WRITING PLAYS AND WRITING SURVEYS

Most of my working life I wrote surveys. Telephone surveys, mailed questionnaires, focus group scripts, Yatta Yatta Yatta. This taught me my way around dialogue. Questions had to be clear and concise, understandable and in the right order, and the responses to the questions had to be so that I could tell what the respondent meant by what they said or wrote. No “When did you stop beating your wife” type questions.  Follow-up questions had to be written right and placed appropriately. I had to train interviewers on how to read these questions to potential respondents over the phone. And I had to be able to analyze these data so I could answer the questions the client needed answers to.   

Another example: “Do you own your residence or do you rent it.” You could answer this question yes if you owned your home and had renters. Trying to interpret ambiguous data is like death.  

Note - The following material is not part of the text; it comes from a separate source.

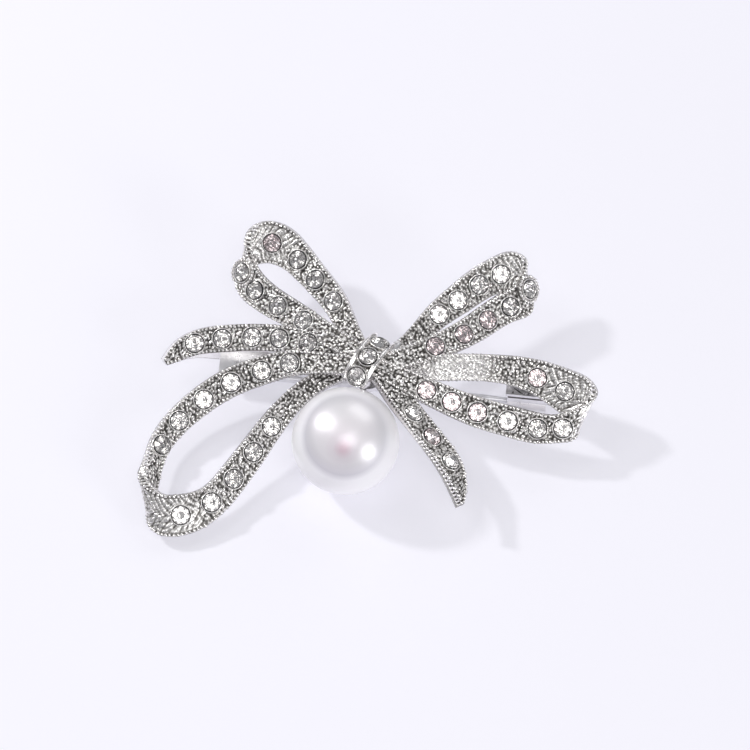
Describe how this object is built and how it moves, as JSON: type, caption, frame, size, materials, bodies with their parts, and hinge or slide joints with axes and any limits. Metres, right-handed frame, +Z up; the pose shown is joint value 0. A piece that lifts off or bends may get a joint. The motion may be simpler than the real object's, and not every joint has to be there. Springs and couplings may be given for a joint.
{
  "type": "bow brooch",
  "caption": "Stone-set ribbon bow brooch with a bead pearl hung under its knot and a hinged pin that closes into a turning safety catch on the back.",
  "frame": {"origin": "middle of the footprint, on the surface the brooch lies on, face up", "axes": "+X along the length of the bow towards the catch, +Y away from the pearl, +Z up out of the face"},
  "size_m": [0.0514, 0.0368, 0.012],
  "materials": {
    "antiqued_plate": "silver-coloured plate, grained and beaded, darkened in the recesses",
    "plain_plate": "smooth silver-coloured plate",
    "pin_wire": "drawn and polished wire",
    "stones": "faceted, foiled on the back",
    "nacre": "pearl lustre"
  },
  "bodies": {
    "brooch": {"upper_left_loop": "antiqued_plate", "upper_right_loop": "antiqued_plate", "right_loop": "antiqued_plate", "lower_left_loop": "antiqued_plate", "left_tail": "antiqued_plate", "right_tail": "antiqued_plate", "knot": "antiqued_plate", "upper_left_loop_stones": "stones", "upper_right_loop_stones": "stones", "right_loop_stones": "stones", "lower_left_loop_stones": "stones", "left_tail_stones": "stones", "right_tail_stones": "stones", "knot_stones": "stones", "pearl": "nacre", "pearl_cup": "plain_plate", "back_plate": "plain_plate", "pearl_peg": "plain_plate", "hinge_bracket": "plain_plate", "hinge_rivet": "plain_plate", "catch_shell": "plain_plate"},
    "pin": {"pin_stem": "pin_wire"},
    "sleeve": {"catch_sleeve": "plain_plate"}
  },
  "joints": [
    {"name": "pin_swing", "type": "hinge", "parent": "brooch", "child": "pin", "pos_m": [-0.01409, 0.00218, 0.00145], "axis": [0.1118, 0.9937, 0], "range_deg": [0, 80]},
    {"name": "catch_turn", "type": "hinge", "parent": "brooch", "child": "sleeve", "pos_m": [0.01791, -0.00142, 0.00145], "axis": [-0.9937, 0.1118, 0], "range_deg": [0, 83]}
  ]
}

I used to respond to surveys even though as a professional in the field, I should have been ruled out. I simply lied when they asked me if I was a professional survey researcher, but I wanted to hear how they did it. One particularly stupid survey for a local hospital, the interviewer asked me, “How would you rate the food?” and then give me a one to five scale where 1 was excellent and 5 poor. I told her I’d never been to the hospital and therefore couldn’t answer. (True) She should have skipped me, but she didn’t and asked “If you had been to the hospital, how would you have rated the food?” I should have been what they called “screened” This really bad question has stayed with me. I don’t if the person who wrote the script messed up, or whether the interviewer wasn’t trained properly, or the interview made a mistake and misread the script.